▶ **Data section**
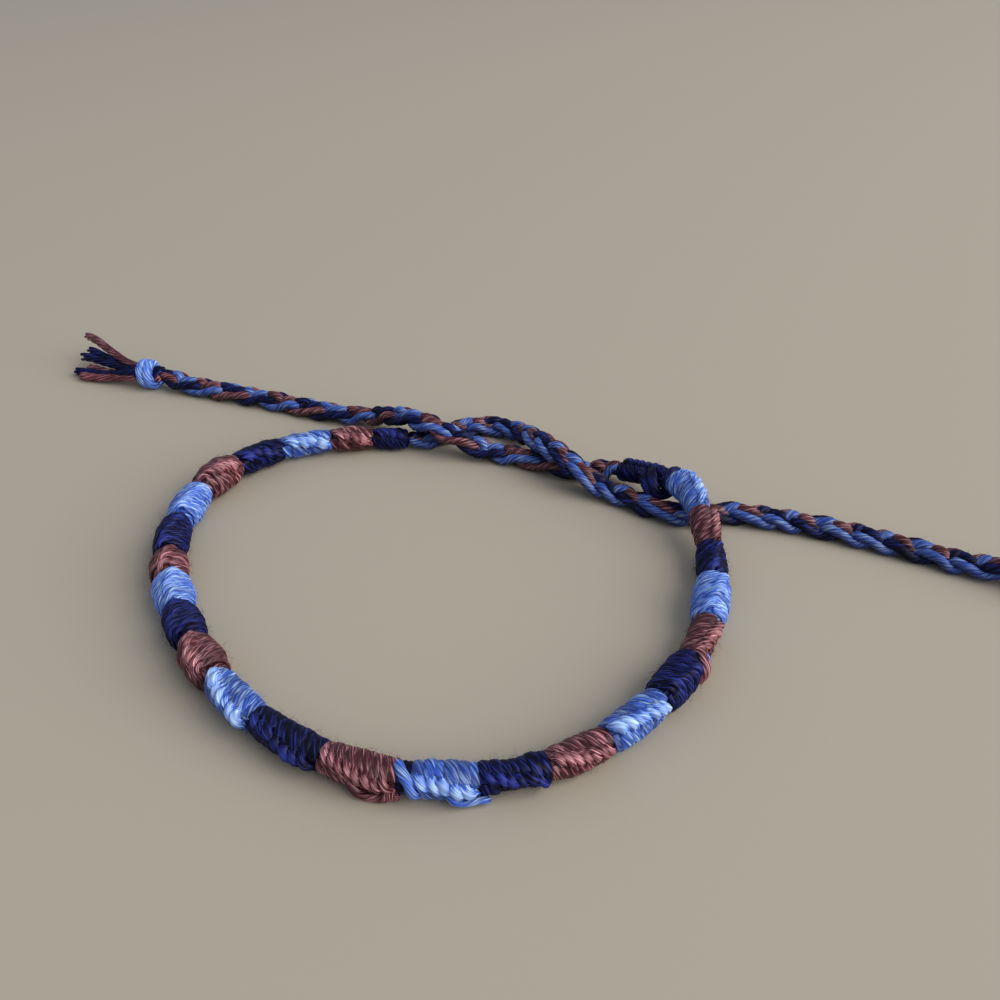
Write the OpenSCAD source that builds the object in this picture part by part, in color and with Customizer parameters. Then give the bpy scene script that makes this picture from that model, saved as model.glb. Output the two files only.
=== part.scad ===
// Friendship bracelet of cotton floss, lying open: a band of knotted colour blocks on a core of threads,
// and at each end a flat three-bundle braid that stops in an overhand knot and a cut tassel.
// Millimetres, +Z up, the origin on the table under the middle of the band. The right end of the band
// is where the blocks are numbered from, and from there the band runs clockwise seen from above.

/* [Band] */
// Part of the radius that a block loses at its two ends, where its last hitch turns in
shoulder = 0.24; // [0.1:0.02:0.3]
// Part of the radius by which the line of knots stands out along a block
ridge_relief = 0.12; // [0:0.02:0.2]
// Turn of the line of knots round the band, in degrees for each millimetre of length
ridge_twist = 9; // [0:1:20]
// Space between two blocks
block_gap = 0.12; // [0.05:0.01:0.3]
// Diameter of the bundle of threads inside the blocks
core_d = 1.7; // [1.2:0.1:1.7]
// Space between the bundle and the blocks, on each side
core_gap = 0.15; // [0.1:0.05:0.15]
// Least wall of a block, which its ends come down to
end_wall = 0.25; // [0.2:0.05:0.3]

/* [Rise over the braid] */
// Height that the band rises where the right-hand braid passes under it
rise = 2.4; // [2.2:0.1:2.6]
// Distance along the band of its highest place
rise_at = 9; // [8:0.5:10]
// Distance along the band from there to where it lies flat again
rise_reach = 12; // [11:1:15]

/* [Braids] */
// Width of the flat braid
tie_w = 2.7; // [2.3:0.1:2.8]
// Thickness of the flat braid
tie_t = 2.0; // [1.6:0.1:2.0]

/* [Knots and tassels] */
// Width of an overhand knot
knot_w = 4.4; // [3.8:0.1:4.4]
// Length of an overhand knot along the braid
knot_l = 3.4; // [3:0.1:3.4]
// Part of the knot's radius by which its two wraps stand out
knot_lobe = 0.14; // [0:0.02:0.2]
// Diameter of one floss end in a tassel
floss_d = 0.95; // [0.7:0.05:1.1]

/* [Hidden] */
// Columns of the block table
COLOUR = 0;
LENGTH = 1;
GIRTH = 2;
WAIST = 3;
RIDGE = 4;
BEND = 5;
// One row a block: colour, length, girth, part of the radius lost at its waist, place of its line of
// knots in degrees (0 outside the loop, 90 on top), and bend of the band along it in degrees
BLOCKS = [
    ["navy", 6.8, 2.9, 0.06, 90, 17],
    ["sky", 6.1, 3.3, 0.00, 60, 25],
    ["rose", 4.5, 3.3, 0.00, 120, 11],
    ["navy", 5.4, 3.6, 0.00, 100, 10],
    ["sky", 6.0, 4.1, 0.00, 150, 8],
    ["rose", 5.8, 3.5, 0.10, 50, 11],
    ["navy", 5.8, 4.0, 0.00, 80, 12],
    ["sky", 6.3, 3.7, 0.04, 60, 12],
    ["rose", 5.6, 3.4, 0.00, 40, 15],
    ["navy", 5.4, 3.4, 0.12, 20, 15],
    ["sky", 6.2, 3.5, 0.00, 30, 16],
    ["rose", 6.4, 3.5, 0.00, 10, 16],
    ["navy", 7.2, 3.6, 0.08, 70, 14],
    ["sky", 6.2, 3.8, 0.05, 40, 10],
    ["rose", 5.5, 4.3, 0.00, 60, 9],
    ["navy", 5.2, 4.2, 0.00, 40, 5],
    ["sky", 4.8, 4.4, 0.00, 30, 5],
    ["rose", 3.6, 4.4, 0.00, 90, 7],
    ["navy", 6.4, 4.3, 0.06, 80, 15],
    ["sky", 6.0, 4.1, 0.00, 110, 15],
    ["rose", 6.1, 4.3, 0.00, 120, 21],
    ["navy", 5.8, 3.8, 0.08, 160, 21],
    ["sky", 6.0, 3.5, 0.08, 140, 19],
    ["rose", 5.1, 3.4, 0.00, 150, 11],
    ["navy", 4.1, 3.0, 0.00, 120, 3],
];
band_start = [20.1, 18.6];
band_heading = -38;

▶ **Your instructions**
Please reproduce the entire listing, exactly as shown.

▶ **Solved exercise**
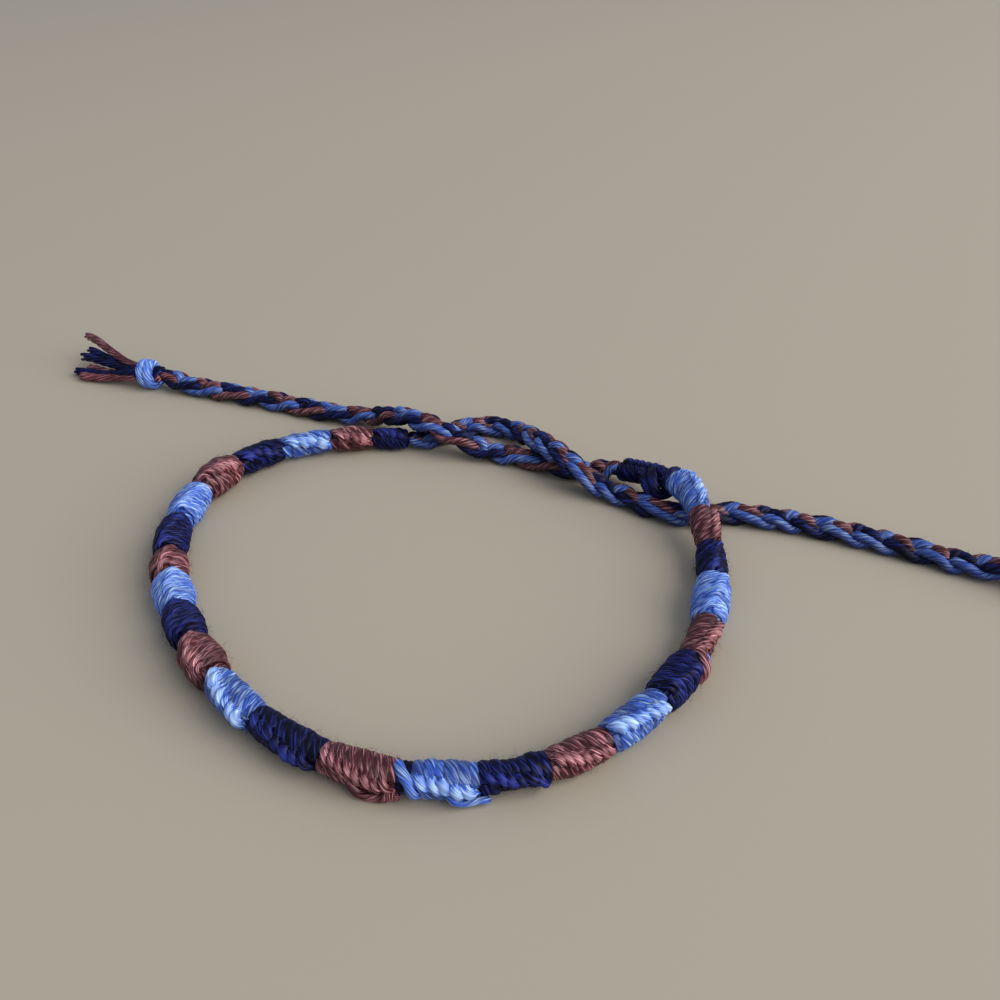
Write the OpenSCAD source that builds the object in this picture part by part, in color and with Customizer parameters. Then give the bpy scene script that makes this picture from that model, saved as model.glb. Output the two files only.
=== part.scad ===
// Friendship bracelet of cotton floss, lying open: a band of knotted colour blocks on a core of threads,
// and at each end a flat three-bundle braid that stops in an overhand knot and a cut tassel.
// Millimetres, +Z up, the origin on the table under the middle of the band. The right end of the band
// is where the blocks are numbered from, and from there the band runs clockwise seen from above.

/* [Band] */
// Part of the radius that a block loses at its two ends, where its last hitch turns in
shoulder = 0.24; // [0.1:0.02:0.3]
// Part of the radius by which the line of knots stands out along a block
ridge_relief = 0.12; // [0:0.02:0.2]
// Turn of the line of knots round the band, in degrees for each millimetre of length
ridge_twist = 9; // [0:1:20]
// Space between two blocks
block_gap = 0.12; // [0.05:0.01:0.3]
// Diameter of the bundle of threads inside the blocks
core_d = 1.7; // [1.2:0.1:1.7]
// Space between the bundle and the blocks, on each side
core_gap = 0.15; // [0.1:0.05:0.15]
// Least wall of a block, which its ends come down to
end_wall = 0.25; // [0.2:0.05:0.3]

/* [Rise over the braid] */
// Height that the band rises where the right-hand braid passes under it
rise = 2.4; // [2.2:0.1:2.6]
// Distance along the band of its highest place
rise_at = 9; // [8:0.5:10]
// Distance along the band from there to where it lies flat again
rise_reach = 12; // [11:1:15]

/* [Braids] */
// Width of the flat braid
tie_w = 2.7; // [2.3:0.1:2.8]
// Thickness of the flat braid
tie_t = 2.0; // [1.6:0.1:2.0]

/* [Knots and tassels] */
// Width of an overhand knot
knot_w = 4.4; // [3.8:0.1:4.4]
// Length of an overhand knot along the braid
knot_l = 3.4; // [3:0.1:3.4]
// Part of the knot's radius by which its two wraps stand out
knot_lobe = 0.14; // [0:0.02:0.2]
// Diameter of one floss end in a tassel
floss_d = 0.95; // [0.7:0.05:1.1]

/* [Hidden] */
// Columns of the block table
COLOUR = 0;
LENGTH = 1;
GIRTH = 2;
WAIST = 3;
RIDGE = 4;
BEND = 5;
// One row a block: colour, length, girth, part of the radius lost at its waist, place of its line of
// knots in degrees (0 outside the loop, 90 on top), and bend of the band along it in degrees
BLOCKS = [
    ["navy", 6.8, 2.9, 0.06, 90, 17],
    ["sky", 6.1, 3.3, 0.00, 60, 25],
    ["rose", 4.5, 3.3, 0.00, 120, 11],
    ["navy", 5.4, 3.6, 0.00, 100, 10],
    ["sky", 6.0, 4.1, 0.00, 150, 8],
    ["rose", 5.8, 3.5, 0.10, 50, 11],
    ["navy", 5.8, 4.0, 0.00, 80, 12],
    ["sky", 6.3, 3.7, 0.04, 60, 12],
    ["rose", 5.6, 3.4, 0.00, 40, 15],
    ["navy", 5.4, 3.4, 0.12, 20, 15],
    ["sky", 6.2, 3.5, 0.00, 30, 16],
    ["rose", 6.4, 3.5, 0.00, 10, 16],
    ["navy", 7.2, 3.6, 0.08, 70, 14],
    ["sky", 6.2, 3.8, 0.05, 40, 10],
    ["rose", 5.5, 4.3, 0.00, 60, 9],
    ["navy", 5.2, 4.2, 0.00, 40, 5],
    ["sky", 4.8, 4.4, 0.00, 30, 5],
    ["rose", 3.6, 4.4, 0.00, 90, 7],
    ["navy", 6.4, 4.3, 0.06, 80, 15],
    ["sky", 6.0, 4.1, 0.00, 110, 15],
    ["rose", 6.1, 4.3, 0.00, 120, 21],
    ["navy", 5.8, 3.8, 0.08, 160, 21],
    ["sky", 6.0, 3.5, 0.08, 140, 19],
    ["rose", 5.1, 3.4, 0.00, 150, 11],
    ["navy", 4.1, 3.0, 0.00, 120, 3],
];
band_start = [20.1, 18.6];
band_heading = -38;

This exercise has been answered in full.